At this point, I knew things were going downhill. Although I figured out I could move my buildings, roads and decorations(trees, flowers, even a brown cow) around, to build the city would require spamming my friends. I could build a city hall and a post office, but if no one wants to work at them, then they don’t open. And if they don’t open, I can’t increase my population. Also, the natives get restless and unhappy if they don’t have open community buildings. I also have a limited number of things(collecting rent, harvesting crops) that i can do before my energy levels run out. If I don’t earn more energy on my own fast enough, then I have to buy energy, with real money.

Either way, I’m gradually adding new buildings and figuring out what crops don’t wither if I can’t get back to them on time. As I advance in levels, I get more energy whenever I come into the game. All these things are helping me see how much the game isn’t that far off from real life. You have to staff your city buildings by spending money and/or getting friends to work there. You have to plant crops to supply your businesses(or get involved in lucrative shipping or agribusiness contracts). People will not be cool going to the same places all the time. Houses don’t fit where you want them and should be connected to streets. The only disappointment seems to be lack of transit, however, everyone in my city(really a town at this point) walks wherever they need to go.
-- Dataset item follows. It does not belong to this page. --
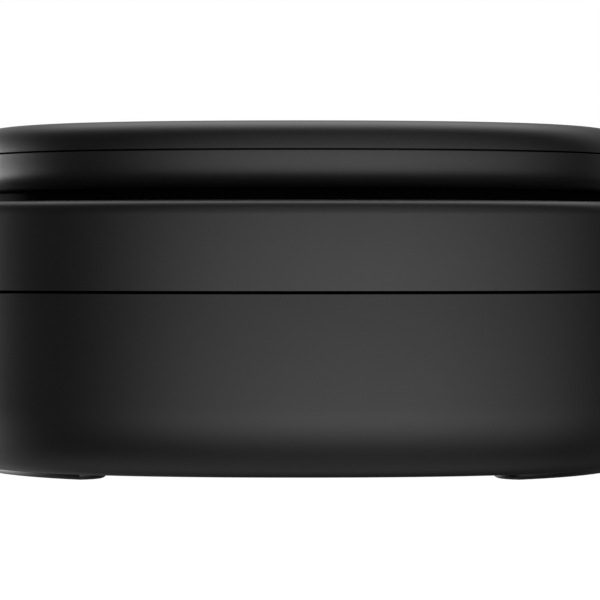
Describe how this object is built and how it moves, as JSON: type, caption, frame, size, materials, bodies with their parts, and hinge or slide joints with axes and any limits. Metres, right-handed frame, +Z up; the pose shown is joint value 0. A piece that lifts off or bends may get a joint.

Although there are times when the game is exhilarating and times where it bores me to tears, I’ll stick with it until I can get a sprawling (but sustainable) metropolis.

On Smart Growth: Attitudes that Need to Die for it to Really Work

Wonder what I really think about smart growth?,Enjoy this post, from August of this year, that talks about how I see smart growth evolving to work.

Lately I’ve been hearing a lot of chatter on how smart growth has made some neighborhoods flat out unaffordable. I agree, especially in that many smart growth and sustainable community measures are based on maintaining in some cases very outdated ideas. What I’m about to propose in this blog is fairly radical. I probably won’t live to see some of these attitudes die. I might lose my house as a result. However, we need to start chipping away at the following attitudes that are silently destroying communities and their ability to be sustainable.

1. Houses and the land they sit on need to be money generating machines and insanely expensive.
My mom got a great deal on our house. Such a great deal she immediately had thousands in home equity she could borrow against. However, my mom’s never been one to take out a loan she didn’t need, buy more house than we could afford and run out to buy a new car at the first crank. However, some folks weren’t so studious with their finances. Granted, some rental situations are bad (landlords not fixing things, kicking people out for no reason), but just because you have neighbors that cook curry occasionally doesn’t necessary mean you should risk your whole life savings on something that you essentially rent for 30 years or more anyway. Richard Florida’s idea of reforming renting and owning has merit. Also, I’m appalled at how inflation has driven up home prices. If we could ever accept a new paradigm of land ownership that didn’t place such a high premium on it, so many other housing issues wold be affordable.

2. Public Schools are beyond repair in some neighborhoods, therefore won’t move there or we’ll put our kids in private/charter school.
I toured  my mom’s pristine newly built public middle school yesterday afternoon (August 10th). I attended the original middle school up the road and suffered through mold allergies and sometimes broken equipment and chairs as a student. However, I was an honor graduate of the adjacent high school and magna cum laude graduate of North Carolina State University. As I passed this old building in my car on the way to the new one, I saw the new baseball field and also the new band transfer truck trailer. Both that were paid for by parent boosters. Yet, I am willing to bet that the brand new academic building will be trashed by the students within a couple years. Why, because it happened with the new addition to the older school building. It’s not always the curriculum, the teachers and the lack of technology(which the new building has plenty of). Sometimes it’s what we will value enough to pay for or take care of even though the school system won’t. Maybe we should value our schools, whether we liked going to them and/or we had children in them or not. We could say that all schools deserve some love, even if it means we have to give some of the resources ourselves. Maybe we wouldn’t have need for some of these shady new consultants that are taking the government’s money for school reform with no results. We could take that money and do what we as community members know works. I know some people will want more religion in your child’s schooling. There are ways for that to happen too while maintaining our school buildings which come standard in our neighborhoods thanks to our tax dollars. (Maybe taking the kids to church, synagogue, mosque for the extra training…) ?

3.Transit is bad. Always.
Yes, transit has it’s holes. I’ll be addressing them in a post in the near future. with the prevalence of electronic gadgets and less time to do more, being able to sit on the bus or train and read, write or listen to something is  awesome. Also, with the prevalence of social media, groups of citizens can gather to raise awareness of how much they love transit and also what needs to be improved. Greater Greater Washington does a bang-up job of doing so.

4.Too much color in a neighborhood means the neighborhood isn’t good enough.
Yes, I just pulled the card. I won’t go into too much depth here, but I will say that we need to stop being afraid of our neighbors based solely off of stereotypes of their nationalities, religions and orientations. Especially if those neighbors are willing to get your mail when you are gone,  mow your yard when you are sick, beat down the kid who tried to break into your house and give you great advice on your new tomatoes. Even if they are quiet neighbors, you never know when they’ll step up to the plate and be your best friends. Plus, what goes on behind closed doors and tall fences isn’t our business anyway, right? We’ve had too much government and developer forced segregation.

As you can guess, this is more of a rant than a full blown solutions post. However, we can’t keep ignoring some of these elephants in the room if we want true sustainable communities. What are some other attitudes we need to get over to help our communities become better?